Bearing the image of God also means that we have the capacity to hold together both the human and the divine. Our true self is nothing less than God — the Spirit — indwelling us.

When Jesus says, “I and my Father are one” he wasn’t making some extraordinary claim unavailable for the rest of us. He was telling us what is possible for all human beings who bear God’s image. To be united with the divine is our calling. Richard Rohr puts it this way: “We are tabernacles of God, and what happened in the Christ is what is happening in all of us. The putting together of the human and the divine within ourselves is clearly our task and our supreme vocation.”

Jesus invited us to abide in him and his Abba, just the way he dwelt in his Abba. We are invited in. That relationship is available to us, because the Spirit resides in us. We need to consciously nurture that connection. That’s how valuable we are. We who know this are called to make this known to the rest of the world, first and foremost by living it out, by actually loving one another with the love of God and by working for the common good of all people and all creation.

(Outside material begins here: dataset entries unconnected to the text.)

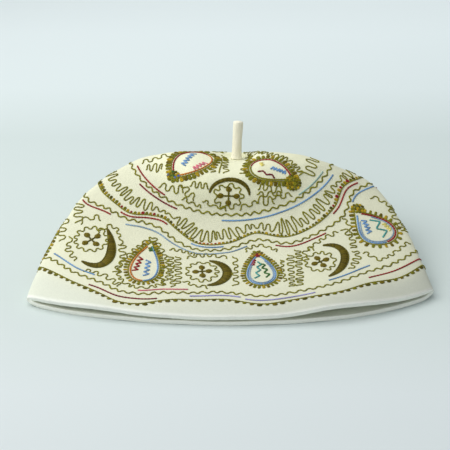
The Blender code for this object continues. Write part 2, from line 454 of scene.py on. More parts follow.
class Patch:
    """A flat patch of the pattern between a foot and a head point; y runs from foot to head, in metres.

    Points x, y are carried to share and angle by the felt's own slopes at the middle of the patch,
    or near the crown straight across the disc that polar_to_flat gives.
    """

    def __init__(self, foot, head, folded=False):
        shares, angles = np.array([foot, head], float).T
        self.crown, self.folded = shares[0] < POLAR_SHARE, folded
        if self.crown:
            flat = polar_to_flat(shares, angles)
            self.middle, way = flat.mean(axis=0), flat[1] - flat[0]
            self.height = float(np.hypot(*way)) * MERIDIAN
            self.up = way / np.hypot(*way)
            self.right = np.array([-self.up[1], self.up[0]])
            return
        ends, _ = felt_map.place(shares, angles)
        self.height = float(np.linalg.norm(ends[1] - ends[0]))
        self.share, self.angle = shares.sum() / 2, angles.sum() / 2
        _, normal = felt_map.place(self.share, self.angle)
        upward = (ends[1] - ends[0]) / self.height
        across = np.cross(upward, normal)
        self.across = across / np.linalg.norm(across)
        self.upward = np.cross(normal, self.across)

    def at(self, x, y):
        """Share and angle of patch points."""
        x, y = np.asarray(x, float), np.asarray(y, float)
        if self.crown:
            spot = self.middle + (x[..., None] * self.right + y[..., None] * self.up) / MERIDIAN
            return flat_to_polar(spot[..., 0], spot[..., 1])
        if self.folded:
            radius = felt_map.ring_radius(self.share)
            return self.share - y / MERIDIAN / FOLD_SLACK, self.angle - np.degrees(x / radius)
        offset = x[..., None] * self.across + y[..., None] * self.upward
        share = np.full(x.shape, self.share)
        return felt_map.move(share, np.full(x.shape, self.angle), offset)


# points to a wave of a winding line, the steps along its guide and along a chain, and a thread's lift
BEND_POINTS = 28
WINDING_STEP = 0.0005
CHAIN_STEP = 0.0007
THREAD_LIFT = 0.00015


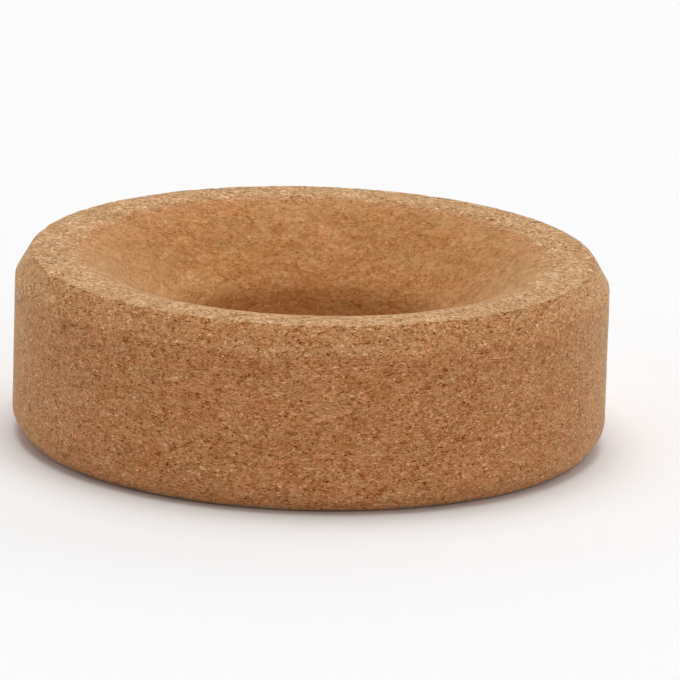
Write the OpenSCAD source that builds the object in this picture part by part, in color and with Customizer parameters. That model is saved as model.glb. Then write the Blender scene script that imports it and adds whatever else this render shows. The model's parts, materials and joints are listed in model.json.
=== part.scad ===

Our universe is still expanding. God is still creating. And one of the things God so much wants to do in my life and your life is pour out God’s love in us so that it flows through us to create a just world. Love is the creative power for good. God wants us to all be creative instruments for the good of the whole creation.

Gracious God, help us realize how important the earth is to you and how we, as divine image bearers, have been given such an important role in creatively working for creation’s good. May we not ignore or excuse ourselves from this high calling, but rather, awaken to our responsibility. Help us to discover our true self – your power and grace at work in our lives so that we will have the wisdom and compassion and love to faithfully bear your image and work for the good all people and all creation. Amen.